Reproduce the lines from the one bearing "color([0.93, 0.93, 0.88])" through the one bearing "for node in", inclusive. Copy them exactly; include no other line.

▸ SUPPLIED DATA
[Begin]
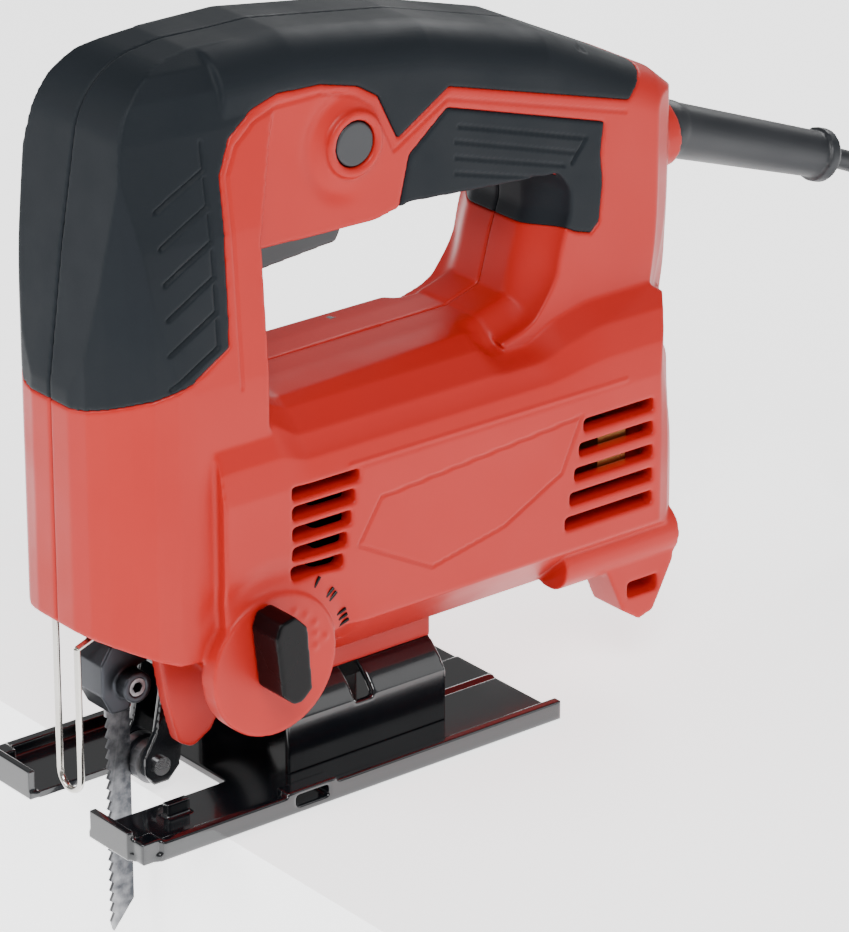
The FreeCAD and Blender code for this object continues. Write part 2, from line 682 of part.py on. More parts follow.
[End]
[Begin]
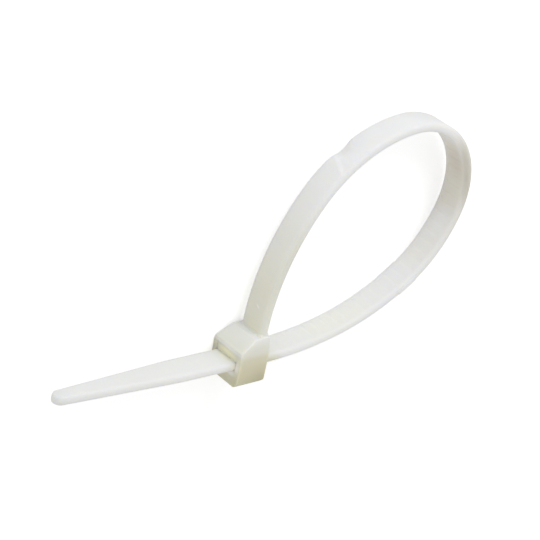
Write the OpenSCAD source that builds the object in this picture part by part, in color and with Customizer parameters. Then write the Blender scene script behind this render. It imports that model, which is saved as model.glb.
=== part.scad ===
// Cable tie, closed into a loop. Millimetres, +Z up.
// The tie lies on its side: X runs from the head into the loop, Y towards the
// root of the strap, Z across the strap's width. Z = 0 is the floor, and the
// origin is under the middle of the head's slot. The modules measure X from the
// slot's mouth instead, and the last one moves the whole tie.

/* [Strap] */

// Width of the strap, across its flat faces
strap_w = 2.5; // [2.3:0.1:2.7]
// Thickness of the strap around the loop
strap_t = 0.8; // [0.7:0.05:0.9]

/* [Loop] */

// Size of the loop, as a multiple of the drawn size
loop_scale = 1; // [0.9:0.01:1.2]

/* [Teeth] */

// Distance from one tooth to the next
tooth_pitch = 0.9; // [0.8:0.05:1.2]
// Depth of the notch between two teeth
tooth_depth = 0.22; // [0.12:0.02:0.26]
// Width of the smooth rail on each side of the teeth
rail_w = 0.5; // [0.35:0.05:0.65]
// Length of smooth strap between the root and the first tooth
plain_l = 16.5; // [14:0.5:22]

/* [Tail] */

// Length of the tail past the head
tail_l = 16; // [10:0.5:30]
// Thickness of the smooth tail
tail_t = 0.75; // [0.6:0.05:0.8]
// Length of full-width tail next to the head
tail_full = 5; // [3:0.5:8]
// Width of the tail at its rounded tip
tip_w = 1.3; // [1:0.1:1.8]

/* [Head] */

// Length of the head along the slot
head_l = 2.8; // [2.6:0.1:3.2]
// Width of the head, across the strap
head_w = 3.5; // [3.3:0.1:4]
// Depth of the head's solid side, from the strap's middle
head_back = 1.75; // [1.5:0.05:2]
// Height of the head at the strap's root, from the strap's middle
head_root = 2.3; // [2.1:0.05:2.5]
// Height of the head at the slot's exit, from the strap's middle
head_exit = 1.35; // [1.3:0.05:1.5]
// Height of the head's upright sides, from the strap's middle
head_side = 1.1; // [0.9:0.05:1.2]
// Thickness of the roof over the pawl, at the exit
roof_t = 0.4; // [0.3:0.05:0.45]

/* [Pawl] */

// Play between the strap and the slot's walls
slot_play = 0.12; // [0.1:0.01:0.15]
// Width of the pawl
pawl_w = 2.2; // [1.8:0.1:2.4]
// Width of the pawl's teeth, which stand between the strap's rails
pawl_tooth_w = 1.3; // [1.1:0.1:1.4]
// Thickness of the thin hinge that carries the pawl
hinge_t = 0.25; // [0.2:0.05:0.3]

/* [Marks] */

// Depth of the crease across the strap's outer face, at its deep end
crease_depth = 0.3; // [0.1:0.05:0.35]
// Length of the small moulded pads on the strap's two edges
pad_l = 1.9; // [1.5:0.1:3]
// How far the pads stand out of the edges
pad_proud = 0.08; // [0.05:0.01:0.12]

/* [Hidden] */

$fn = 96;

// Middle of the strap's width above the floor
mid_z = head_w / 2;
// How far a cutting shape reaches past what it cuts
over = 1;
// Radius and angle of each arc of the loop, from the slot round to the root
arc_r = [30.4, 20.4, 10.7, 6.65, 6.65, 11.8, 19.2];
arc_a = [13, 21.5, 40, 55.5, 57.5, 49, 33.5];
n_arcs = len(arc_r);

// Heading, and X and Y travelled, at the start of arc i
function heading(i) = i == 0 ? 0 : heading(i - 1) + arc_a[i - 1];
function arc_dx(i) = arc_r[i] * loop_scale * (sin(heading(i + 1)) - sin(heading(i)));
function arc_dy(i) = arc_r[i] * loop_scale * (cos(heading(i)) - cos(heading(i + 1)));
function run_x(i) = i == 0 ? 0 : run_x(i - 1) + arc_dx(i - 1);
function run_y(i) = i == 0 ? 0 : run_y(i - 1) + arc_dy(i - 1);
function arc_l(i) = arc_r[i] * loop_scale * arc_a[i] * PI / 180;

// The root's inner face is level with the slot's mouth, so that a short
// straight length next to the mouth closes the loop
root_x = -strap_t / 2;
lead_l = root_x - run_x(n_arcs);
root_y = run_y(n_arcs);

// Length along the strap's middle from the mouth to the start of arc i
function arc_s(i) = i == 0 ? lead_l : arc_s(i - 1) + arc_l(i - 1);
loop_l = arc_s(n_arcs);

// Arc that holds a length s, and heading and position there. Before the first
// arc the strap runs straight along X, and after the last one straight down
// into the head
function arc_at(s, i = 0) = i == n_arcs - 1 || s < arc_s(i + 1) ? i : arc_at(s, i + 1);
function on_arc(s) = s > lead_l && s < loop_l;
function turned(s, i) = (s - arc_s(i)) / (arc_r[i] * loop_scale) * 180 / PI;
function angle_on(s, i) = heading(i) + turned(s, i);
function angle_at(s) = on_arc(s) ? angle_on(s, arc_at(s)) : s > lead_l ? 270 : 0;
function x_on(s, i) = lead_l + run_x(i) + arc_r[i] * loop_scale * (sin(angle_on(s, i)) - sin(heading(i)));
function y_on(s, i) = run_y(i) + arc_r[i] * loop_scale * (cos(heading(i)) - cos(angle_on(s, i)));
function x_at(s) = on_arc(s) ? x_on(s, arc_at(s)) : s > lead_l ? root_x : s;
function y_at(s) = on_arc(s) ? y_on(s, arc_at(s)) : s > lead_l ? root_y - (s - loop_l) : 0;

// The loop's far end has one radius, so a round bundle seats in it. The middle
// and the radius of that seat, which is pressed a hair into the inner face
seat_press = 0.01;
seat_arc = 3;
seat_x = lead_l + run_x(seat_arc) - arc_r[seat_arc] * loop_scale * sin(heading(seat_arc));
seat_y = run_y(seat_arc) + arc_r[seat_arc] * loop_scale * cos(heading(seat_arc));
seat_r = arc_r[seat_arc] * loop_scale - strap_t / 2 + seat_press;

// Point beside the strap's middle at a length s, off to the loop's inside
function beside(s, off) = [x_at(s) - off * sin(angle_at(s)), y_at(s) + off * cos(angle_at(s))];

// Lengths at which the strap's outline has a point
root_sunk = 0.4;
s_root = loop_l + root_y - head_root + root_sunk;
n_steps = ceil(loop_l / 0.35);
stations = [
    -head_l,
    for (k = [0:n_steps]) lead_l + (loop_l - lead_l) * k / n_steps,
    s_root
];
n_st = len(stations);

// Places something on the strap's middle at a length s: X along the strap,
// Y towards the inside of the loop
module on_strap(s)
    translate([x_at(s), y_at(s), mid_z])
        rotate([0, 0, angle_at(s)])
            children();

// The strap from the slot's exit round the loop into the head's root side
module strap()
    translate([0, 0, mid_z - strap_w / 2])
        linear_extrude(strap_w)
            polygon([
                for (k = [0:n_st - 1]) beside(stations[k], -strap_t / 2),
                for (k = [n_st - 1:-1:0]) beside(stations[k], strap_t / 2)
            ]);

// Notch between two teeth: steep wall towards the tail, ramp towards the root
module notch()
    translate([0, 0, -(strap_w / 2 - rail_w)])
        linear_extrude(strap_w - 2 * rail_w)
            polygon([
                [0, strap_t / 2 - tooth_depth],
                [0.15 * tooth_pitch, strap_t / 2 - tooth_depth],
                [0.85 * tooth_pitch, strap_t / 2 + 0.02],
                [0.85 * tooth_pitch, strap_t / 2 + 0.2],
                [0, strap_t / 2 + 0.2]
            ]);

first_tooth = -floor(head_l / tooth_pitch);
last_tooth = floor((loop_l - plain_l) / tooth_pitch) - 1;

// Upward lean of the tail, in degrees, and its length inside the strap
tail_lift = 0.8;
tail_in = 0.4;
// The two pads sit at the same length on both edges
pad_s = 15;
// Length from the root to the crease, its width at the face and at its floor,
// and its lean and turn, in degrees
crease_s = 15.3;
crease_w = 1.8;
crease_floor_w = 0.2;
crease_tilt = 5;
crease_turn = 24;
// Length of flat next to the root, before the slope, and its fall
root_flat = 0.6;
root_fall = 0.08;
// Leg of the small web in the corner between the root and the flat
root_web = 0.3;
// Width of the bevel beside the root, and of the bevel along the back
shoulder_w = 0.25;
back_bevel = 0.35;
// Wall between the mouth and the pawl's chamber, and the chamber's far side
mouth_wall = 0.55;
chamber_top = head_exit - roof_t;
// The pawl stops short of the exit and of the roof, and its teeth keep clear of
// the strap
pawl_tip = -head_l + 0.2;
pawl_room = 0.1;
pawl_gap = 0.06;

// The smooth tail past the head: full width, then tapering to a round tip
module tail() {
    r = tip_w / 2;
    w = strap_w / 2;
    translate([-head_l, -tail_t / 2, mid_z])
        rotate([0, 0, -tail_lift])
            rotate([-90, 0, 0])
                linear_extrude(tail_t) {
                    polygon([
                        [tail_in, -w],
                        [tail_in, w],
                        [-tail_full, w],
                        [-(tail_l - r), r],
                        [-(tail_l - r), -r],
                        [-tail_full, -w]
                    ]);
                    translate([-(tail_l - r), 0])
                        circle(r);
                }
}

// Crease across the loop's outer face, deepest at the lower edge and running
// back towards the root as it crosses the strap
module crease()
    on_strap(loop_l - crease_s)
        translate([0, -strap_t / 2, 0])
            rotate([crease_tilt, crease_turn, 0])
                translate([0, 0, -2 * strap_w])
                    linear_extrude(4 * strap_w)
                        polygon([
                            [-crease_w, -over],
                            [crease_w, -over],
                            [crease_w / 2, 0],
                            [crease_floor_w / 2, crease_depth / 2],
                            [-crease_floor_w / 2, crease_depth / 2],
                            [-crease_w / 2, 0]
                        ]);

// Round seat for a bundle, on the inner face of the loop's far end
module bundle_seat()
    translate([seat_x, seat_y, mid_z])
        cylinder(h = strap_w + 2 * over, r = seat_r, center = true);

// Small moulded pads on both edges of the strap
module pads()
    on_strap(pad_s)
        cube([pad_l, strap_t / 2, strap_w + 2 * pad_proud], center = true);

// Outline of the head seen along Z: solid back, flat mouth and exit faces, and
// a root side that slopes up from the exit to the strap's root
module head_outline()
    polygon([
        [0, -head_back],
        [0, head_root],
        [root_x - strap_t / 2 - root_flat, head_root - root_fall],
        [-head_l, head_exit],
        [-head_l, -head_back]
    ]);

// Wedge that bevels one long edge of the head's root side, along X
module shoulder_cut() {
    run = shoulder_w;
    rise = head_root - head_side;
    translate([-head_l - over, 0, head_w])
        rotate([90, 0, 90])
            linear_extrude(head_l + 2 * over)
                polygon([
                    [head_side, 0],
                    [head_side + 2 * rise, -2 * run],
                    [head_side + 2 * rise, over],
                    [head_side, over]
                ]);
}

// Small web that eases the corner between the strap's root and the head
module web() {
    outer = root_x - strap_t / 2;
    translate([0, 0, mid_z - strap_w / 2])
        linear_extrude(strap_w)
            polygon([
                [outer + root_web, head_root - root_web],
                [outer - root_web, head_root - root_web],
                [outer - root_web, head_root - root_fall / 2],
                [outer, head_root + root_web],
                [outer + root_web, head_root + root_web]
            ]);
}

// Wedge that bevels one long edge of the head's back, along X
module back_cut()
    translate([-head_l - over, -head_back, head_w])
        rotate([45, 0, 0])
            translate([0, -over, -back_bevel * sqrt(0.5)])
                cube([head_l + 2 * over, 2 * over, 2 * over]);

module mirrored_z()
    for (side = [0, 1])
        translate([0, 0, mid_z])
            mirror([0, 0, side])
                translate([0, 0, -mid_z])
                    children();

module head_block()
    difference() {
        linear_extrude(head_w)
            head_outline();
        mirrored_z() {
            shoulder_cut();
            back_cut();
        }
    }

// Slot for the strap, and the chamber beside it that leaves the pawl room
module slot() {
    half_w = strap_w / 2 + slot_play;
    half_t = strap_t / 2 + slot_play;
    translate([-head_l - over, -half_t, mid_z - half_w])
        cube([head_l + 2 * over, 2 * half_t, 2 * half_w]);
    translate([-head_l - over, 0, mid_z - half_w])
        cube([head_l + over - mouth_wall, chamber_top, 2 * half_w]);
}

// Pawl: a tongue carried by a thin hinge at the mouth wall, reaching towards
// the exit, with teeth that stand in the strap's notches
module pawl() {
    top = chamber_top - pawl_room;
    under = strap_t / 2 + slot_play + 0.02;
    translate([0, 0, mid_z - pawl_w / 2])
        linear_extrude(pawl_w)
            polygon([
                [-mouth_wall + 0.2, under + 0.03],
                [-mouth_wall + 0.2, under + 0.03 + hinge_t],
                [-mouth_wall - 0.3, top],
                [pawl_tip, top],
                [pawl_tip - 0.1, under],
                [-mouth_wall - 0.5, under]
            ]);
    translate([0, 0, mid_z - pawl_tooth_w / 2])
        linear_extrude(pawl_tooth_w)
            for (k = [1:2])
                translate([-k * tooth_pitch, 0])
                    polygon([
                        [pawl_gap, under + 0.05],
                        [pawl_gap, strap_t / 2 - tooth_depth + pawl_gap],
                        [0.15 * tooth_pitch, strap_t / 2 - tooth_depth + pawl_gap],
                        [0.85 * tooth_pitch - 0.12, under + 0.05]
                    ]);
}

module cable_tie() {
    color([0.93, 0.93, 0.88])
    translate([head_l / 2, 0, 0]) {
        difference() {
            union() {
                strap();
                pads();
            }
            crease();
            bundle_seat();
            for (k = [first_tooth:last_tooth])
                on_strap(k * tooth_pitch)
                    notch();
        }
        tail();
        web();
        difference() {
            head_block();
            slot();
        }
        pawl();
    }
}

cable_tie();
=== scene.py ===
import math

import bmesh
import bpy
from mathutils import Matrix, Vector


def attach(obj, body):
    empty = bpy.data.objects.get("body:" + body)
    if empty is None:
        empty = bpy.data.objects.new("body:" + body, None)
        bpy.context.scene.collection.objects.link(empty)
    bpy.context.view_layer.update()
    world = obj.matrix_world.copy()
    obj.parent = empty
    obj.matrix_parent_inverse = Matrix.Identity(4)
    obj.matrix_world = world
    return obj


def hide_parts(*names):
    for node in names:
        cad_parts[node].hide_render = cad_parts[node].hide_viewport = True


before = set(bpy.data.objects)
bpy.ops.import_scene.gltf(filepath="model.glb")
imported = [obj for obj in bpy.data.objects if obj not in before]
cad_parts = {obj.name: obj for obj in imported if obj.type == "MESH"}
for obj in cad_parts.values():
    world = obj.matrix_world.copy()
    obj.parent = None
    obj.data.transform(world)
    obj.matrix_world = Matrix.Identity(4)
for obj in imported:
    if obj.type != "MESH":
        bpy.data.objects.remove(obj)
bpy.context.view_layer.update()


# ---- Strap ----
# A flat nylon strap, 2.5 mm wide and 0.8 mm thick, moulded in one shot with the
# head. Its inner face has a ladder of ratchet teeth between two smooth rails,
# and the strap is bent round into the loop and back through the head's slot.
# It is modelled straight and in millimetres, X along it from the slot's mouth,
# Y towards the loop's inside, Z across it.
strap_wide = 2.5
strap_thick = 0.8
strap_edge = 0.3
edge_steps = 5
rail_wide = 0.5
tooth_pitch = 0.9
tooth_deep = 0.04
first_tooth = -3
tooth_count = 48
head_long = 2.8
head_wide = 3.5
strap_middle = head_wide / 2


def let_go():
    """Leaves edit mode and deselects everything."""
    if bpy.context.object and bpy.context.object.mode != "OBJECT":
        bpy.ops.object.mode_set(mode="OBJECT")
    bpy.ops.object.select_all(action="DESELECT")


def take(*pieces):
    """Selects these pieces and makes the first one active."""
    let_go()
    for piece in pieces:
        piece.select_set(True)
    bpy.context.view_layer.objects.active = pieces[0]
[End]
▸ EXERCISE SOLUTION
    color([0.93, 0.93, 0.88])
    translate([head_l / 2, 0, 0]) {
        difference() {
            union() {
                strap();
                pads();
            }
            crease();
            bundle_seat();
            for (k = [first_tooth:last_tooth])
                on_strap(k * tooth_pitch)
                    notch();
        }
        tail();
        web();
        difference() {
            head_block();
            slot();
        }
        pawl();
    }
}

cable_tie();
=== scene.py ===
import math

import bmesh
import bpy
from mathutils import Matrix, Vector


def attach(obj, body):
    empty = bpy.data.objects.get("body:" + body)
    if empty is None:
        empty = bpy.data.objects.new("body:" + body, None)
        bpy.context.scene.collection.objects.link(empty)
    bpy.context.view_layer.update()
    world = obj.matrix_world.copy()
    obj.parent = empty
    obj.matrix_parent_inverse = Matrix.Identity(4)
    obj.matrix_world = world
    return obj


def hide_parts(*names):
    for node in names:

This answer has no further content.